- Coat of arms Commune of Los Álamos in the Biobío Region Los Álamos Location in Chile
- Coordinates (city): 37°37′38″S 73°27′43″W﻿ / ﻿37.62722°S 73.46194°W
- Country: Chile
- Region: Biobío
- Province: Arauco

Government
- • Type: Municipality
- • Alcalde: Jorge Fuentes

Area
- • Total: 599.1 km^{2} (231.3 sq mi)
- Elevation: 177 m (581 ft)

Population (2012 Census)
- • Total: 19,494
- • Density: 32.54/km^{2} (84.28/sq mi)
- • Urban: 16,394
- • Rural: 2,238
- Demonym: Alameño/a

Sex
- • Men: 9,456
- • Women: 9,176
- Time zone: UTC−4 (CLT)
- • Summer (DST): UTC−3 (CLST)
- Area code: country 56 + city 41
- Website: www.losalamos.cl (in Spanish)

= Los Álamos =

Los Álamos is a Chilean commune and city in Arauco Province, Biobío Region.

==Demographics==
According to the 2002 census of the National Statistics Institute, Los Álamos spans an area of 599.1 sqkm and has 18,632 inhabitants (9,456 men and 9,176 women). Of these, 16,394 (88%) lived in urban areas and 2,238 (12%) in rural areas. Between the 1992 and 2002 censuses, the population grew by 10.4% (1,762 persons).

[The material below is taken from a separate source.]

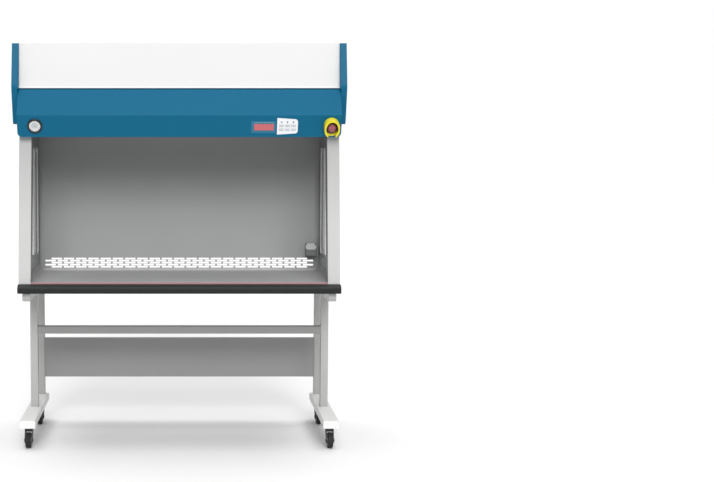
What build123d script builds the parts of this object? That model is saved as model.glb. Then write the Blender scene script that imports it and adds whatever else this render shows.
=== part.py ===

The commune includes the locality of Antihuala.

=== Religion ===
The 2024 census reported that among people aged 15 or older in Los Álamos, 62.3% were evangelical Christians, 20.7% did not practice any religion, and 14.4% were Catholic. None of the remaining religions reached 1%. As a result, Los Álamos is the commune in Chile with the highest percentage of evangelical Christians, accounting for 10,918 people.

==Administration==
As a commune, Los Álamos is a third-level administrative division of Chile administered by a municipal council, headed by an alcalde who is directly elected every four years. The 2008-2012 alcalde is Lautaro Melita Vinett (PS). Since 2013 and until the present the alcalde of Los Álamos is Jorge Fuentes Fetis

Within the electoral divisions of Chile, Los Álamos is represented in the Chamber of Deputies by Manuel Monsalve (PS) and Iván Norambuena (UDI) as part of the 46th electoral district, together with Lota, Lebu, Arauco, Curanilahue, Cañete, Contulmo and Tirúa. The commune is represented in the Senate by Victor Pérez Varela (UDI) and Mariano Ruiz-Esquide Jara (PDC) as part of the 13th senatorial constituency (Biobío-Coast).

== Culture ==
In the literary field, Los Álamos stands out for its poets. Among these, one can name René Briones Sandoval, Maribel Castro Vergara, Olga Ester Garrido, Marta Díaz Pereira, María Rocha, Manuel Castro, Mac Karo, who were anthologized in the magazine Chonchón n°39, published in September 2020. In addition, During the years 2018 and 2019, the poets of Los Álamos participated in the I and II Latin American Meeting of Poets and Narrators in Lebu, events that included the presence of authors from the Province of Arauco, such as Lidia Mansilla Valenzuela and Alejandro Concha M., and from abroad, such as Jorge Canales and Amapola, from El Salvador, Chary Gumeta and José Baroja, from Mexico, and Felicidad Batista, from Spain, among other participants.